The Conditions On The Mayflower: What Was It Like On The Famous Ship?
The replica of the Mayflower under sail on its way back to Plymouth Harbor. (Photo by Scott Eisen/Getty Images)
Our elementary school lessons about the Pilgrims gave us a romantic view of the founding of the United States, but in reality, crossing the Atlantic in the Mayflower was a harrowing experience, with too many people crammed into a damp, dank ship. It was unsanitary, smelly, and downright miserable.
The Mayflower Was Smaller Than You Think
The Mayflower was surprisingly small, only about 25 feet wide and 106 feet long. The hold where the passengers stayed was, of course, even smaller, about the size of two semi trailers side by side with a ceiling only five feet high, meaning most Pilgrims couldn't fully stand. In that small space, 102 people spent one month in port and then more than two months at sea with zero privacy or insulation from the elements. The frigid water of the North Atlantic seeped into the wood, coating the entire passenger hold in a film of chilly dampness, and the Pilgrims practically slept on top of each other. Some families tried to carve out their own spots by hanging curtains, but they weren't very effective. Even when a passenger named Elizabeth Hopkins gave birth, to a son appropriately named Oceanus, the rest of the passengers could hear the entire ordeal.
One Smelly Ride
When nature called, the Pilgrims aboard the Mayflower didn't have a bathroom to run to. We might find that shocking today, but in the 1600s, no one had bathrooms. People relieved themselves in outhouses or chamber pots, basically a fancy term for a bucket in a corner of the house that people squatted over to do their business. At home, however, one was typically afforded a degree of privacy—such was not the case on the crowded Mayflower. Often, chamber pots were emptied only when they got full, and even then, the Pilgrims didn't exactly have an abundance of cleaning supplies.

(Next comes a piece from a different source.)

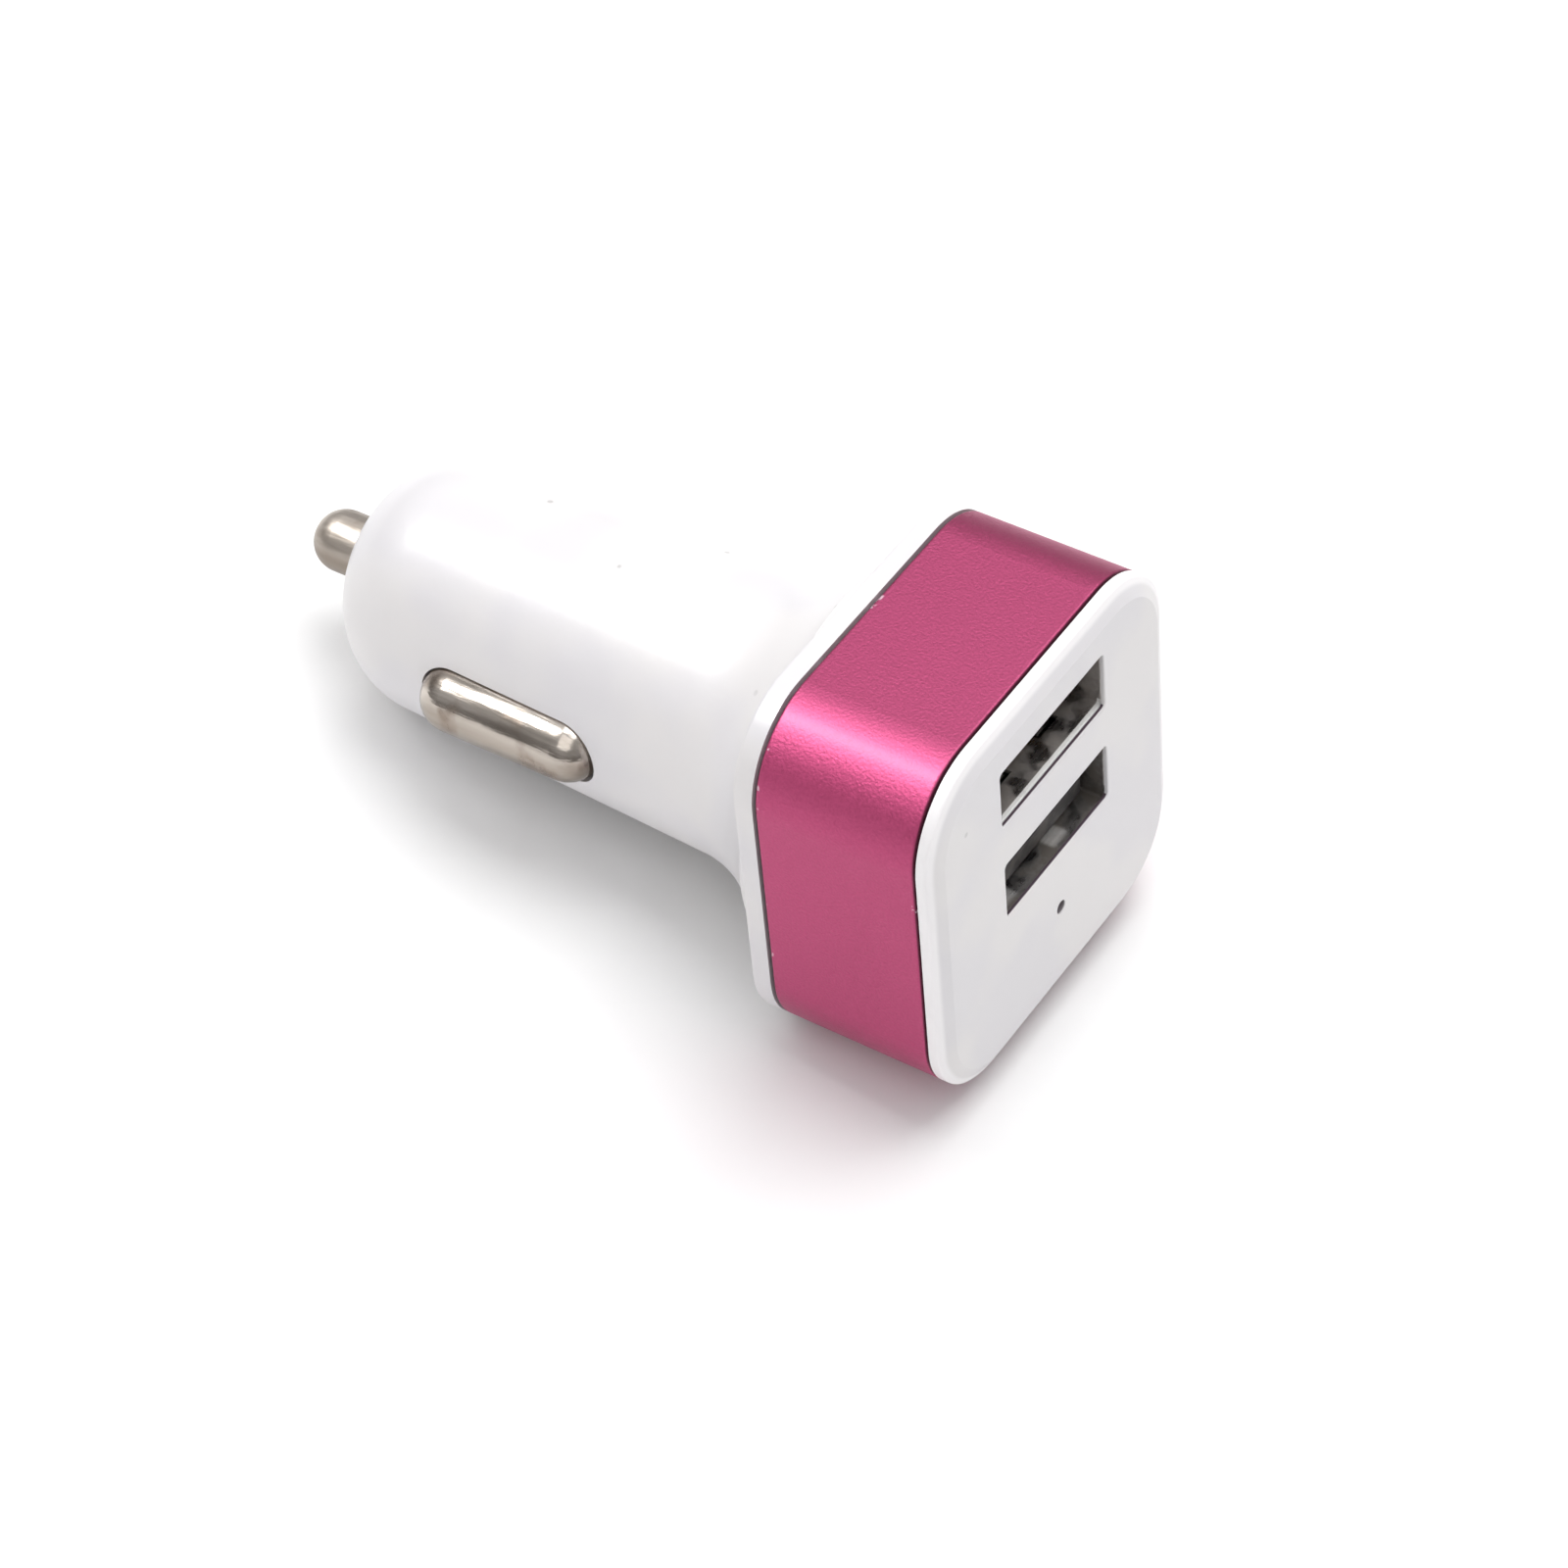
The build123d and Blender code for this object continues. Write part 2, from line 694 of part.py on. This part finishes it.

As if that wasn't smelly enough, the Pilgrims went months without bathing on the tub-free ship, and many of them suffered from seasickness. Like other bodily waste, their vomit was collected in buckets which were kept right in the unventilated passenger hold and only emptied when necessary.
Little Food But Plenty Of Booze
No luxury meals were served on the Mayflower. The crew stocked the galley with fresh meat, vegetables, and fish before they left England, but the fresh food ran out even sooner than expected after the Mayflower took on passengers from their doomed sister ship, the Speedwell, and their bread molded quickly in the damp conditions. That left only preserved food, like dried fish and salted pork, and hardtack, a type of biscuit whose lack of moisture gives it a long shelf life but also the consistency of a brick.
It wasn't all bad: In the 1600s, it was thought that barrels of fresh water would turn bad over time, so the Pilgrims drank from casks of beer that pulled the double duty of keeping them hydrated and lifting their spirits. They only ate two meals a day for a total of about 500 calories, and each lost about 25% of their body weight during the voyage, but at least they were roaring drunk the whole time.
It Wasn't Over When It Was Over
The Pilgrims landed at Plymouth Rock in early November just as a harsh New England winter was starting. With no settlement on land, the Pilgrims opted to drop anchor in the harbor and stay on the ship that they were probably all good and well sick of by that point through the winter. It turned out that they weren't nearly as sick yet as they would be: Although only one person died during the voyage across the Atlantic, more than half of the passengers, including little Oceanus Hopkins, died aboard the Mayflower that winter as sickness spread through the passenger hold. The bitter cold and lack of food didn't help, either. Religious persecution probably wasn't looking so bad at that point, but then again, it would have required going back.